Urbanization as a driver of traffic congestion and air pollution

Contemporary and sustainable quality of life looks different. Once upon a time, the separation of functions in cities should serve, among other things, to improve air quality in residential areas. Today, road traffic pollutes the air everywhere in cities massively. Just one example: In Paris, air quality is the top priority issue for the population;47 percent of respondents cite it first, followed by housing (46 percent) and education (37 percent). Anyone who wants to improve our quality of life must move from outdated auto-centered mobility to “human-centered” #NEWMobility, a new form of mobility that does not reduce voluntary mobility and requires multimodal transport services, i.e. choices between sufficiently short footpaths, sufficiently safe cycle paths, sufficiently frequent buses and trains, and easy transfer options.

  • Collective taxi (in Dubai, electronically linked pods of the start-up NEXT are on the move),
  • car sharing (1.7 million people in Germany used it in 2017) and
  • ride sharing (BlaBlaCar as the EU market leader with 55 million rides in 2017).
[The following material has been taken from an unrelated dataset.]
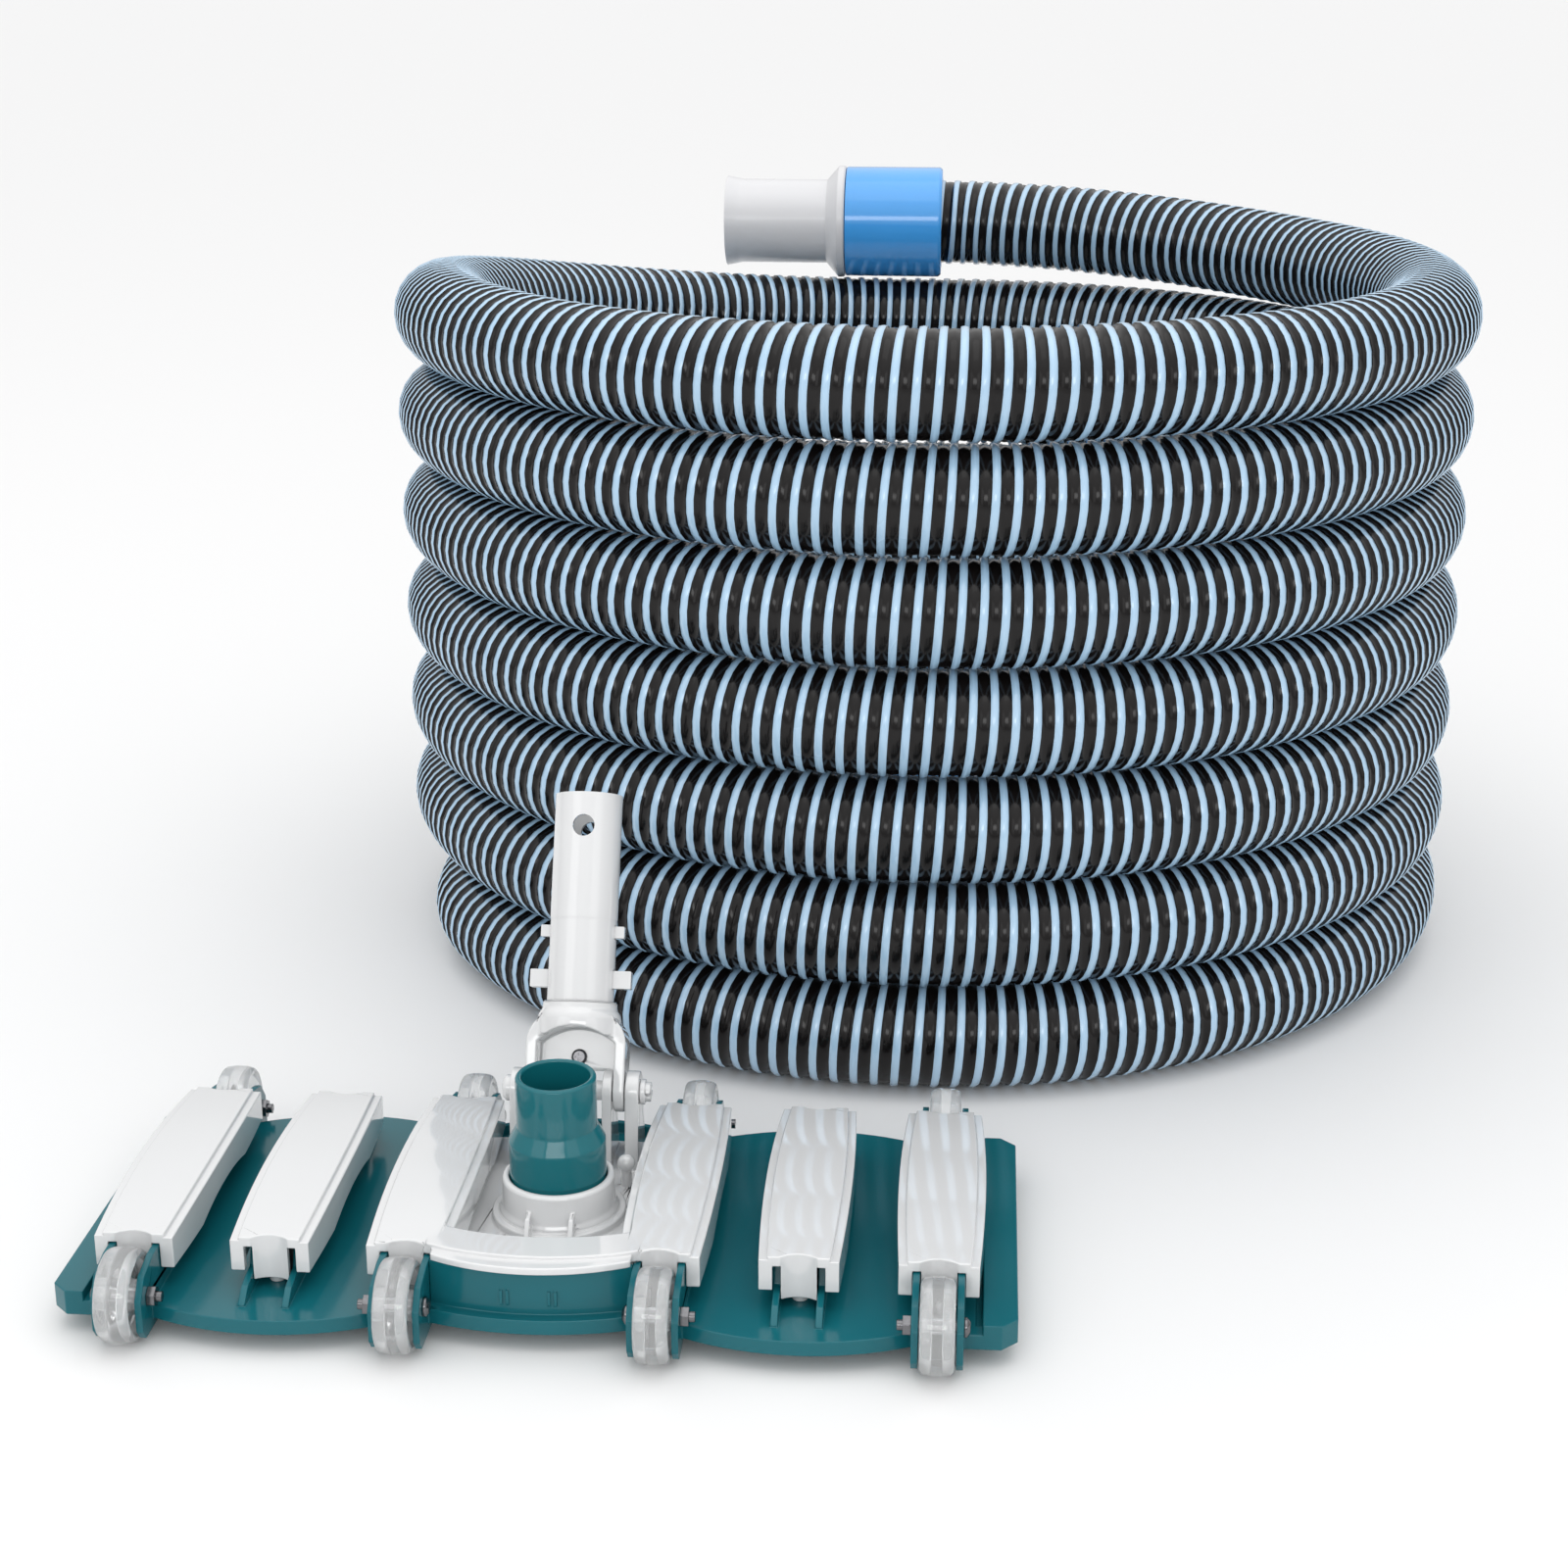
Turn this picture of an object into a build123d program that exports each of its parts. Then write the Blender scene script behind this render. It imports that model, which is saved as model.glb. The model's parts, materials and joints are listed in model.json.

A basic requirement of this multi- and intermodal #NEWMobility is its availability, another is its networking. In London, this is done by the Citymapper app and creates transparency about the available means of transport for the mobility route preferred by the individual situation and person. One solution is an app on your smartphone or Smartwatch as a personal assistant for the organisation of individual mobility needs – the travel agency for every route from A to B in your jacket pocket, which individualizes and anticipates and learns to reserve, book and bill for us.  

These possible premises and concrete solutions of one of the climate-neutral, intermodal and networked #NEWMobility outlined the “Future Forum 2018: Designing Digital Cities” of the Fresenius University of Applied Sciences on 16 May 2018 in Munich.

Solutions from Copenhagen, Shanghai and London

Jon Pers, Head of Innovation at the Danish Innovation Center in Munich, presented the example of Copenhagen: The city has to decide what it spends money on: whether for pedestrians, cyclists or the car. In the Danish capital, local politics has given priority to sustainability, liveability and technology, with cycling being given priority 1. The result: 45 percent of commuters come to work or school by bicycle.

Dr. Rainer Daude, responsible for new mobility concepts at the BMW Group, presented “Vision E³ Way”, an innovative solution approach for megacities. E³ stands for “elevated, electric, efficient” – the characteristic features of the idea, which was developed in and for Shanghai: a modular, largely roofed and thus comfortable and safe elevated road over the existing city highways as a model for electrified pedelecs, scooters and motorcycles. The speed of these vehicles will be limited to 25 km/h and electronically controlled – with free driving on intersection-free routes. Will there be robot routes in the future according to this model, lanes for self-propelled cars, alongside car, pedestrian, bicycle and bus lanes?  Munich, as the Future Forum showed, with its mobility-oriented hardware and software companies is predestined for #NEWMobility as a model city and global #NEWMobility hub:

  • Traditional mobility companies such as BMW and MAN and within a radius of only 245 kilometres Mercedes, Porsche and Audi, new mobility offers such as FLIXBUS/Flixmobility, Clunno but also new mobility providers Lilium Aviation, Volocopter, the TU project Hyperloop and
  • new players on the market such as Tesla, Sono Motors, Byton and Faraday and the EU Mobility Cluster of TUM.

So far, however, other cities and metropolises such as Singapore, Dubai, Paris and London have outstripped the Bavarian metropolis.

The author and consultant for #NEWMobility, Lukas Neckermann, who grew up in the USA and works in London and Munich, was not surprised. The more traditional mobility providers, especially automobile manufacturers, are rooted in a location, the more the question of how their jobs can also be preserved in #NEWMobility counts. Neckermann calculated ahead: Private cars, which are usually only used in the morning and evening on the way to and from work, stand around 95 percent of the day unused. In Car-Sharing, cars are used intelligently six times more often than a private car several times a day. If everyone were to use Car-Sharing services and if flexible working hours allowed this, the demand for new private cars could be reduced to one-sixth – a blessing for cities plagued by cars, but an existential problem for car manufacturers. Even if they can cope with climate change with electric cars as a necessary (transitional) solution. Digitization and #NEWMobility will transform the image of our cities

As the discussion moderated by Dr. Hans-Peter Kleebinder at the Future Forum showed, #NEWMobility has not only friends, but also natural opponents. Nevertheless, it must and will come and give answers to the questions:

  • Will our city still look like a city in the future? 
  • Will our car still look like a car in the future?

The digital revolution offers new approaches, solutions and design possibilities for improving our quality of life for a better and more sustainable future for us and our future generations.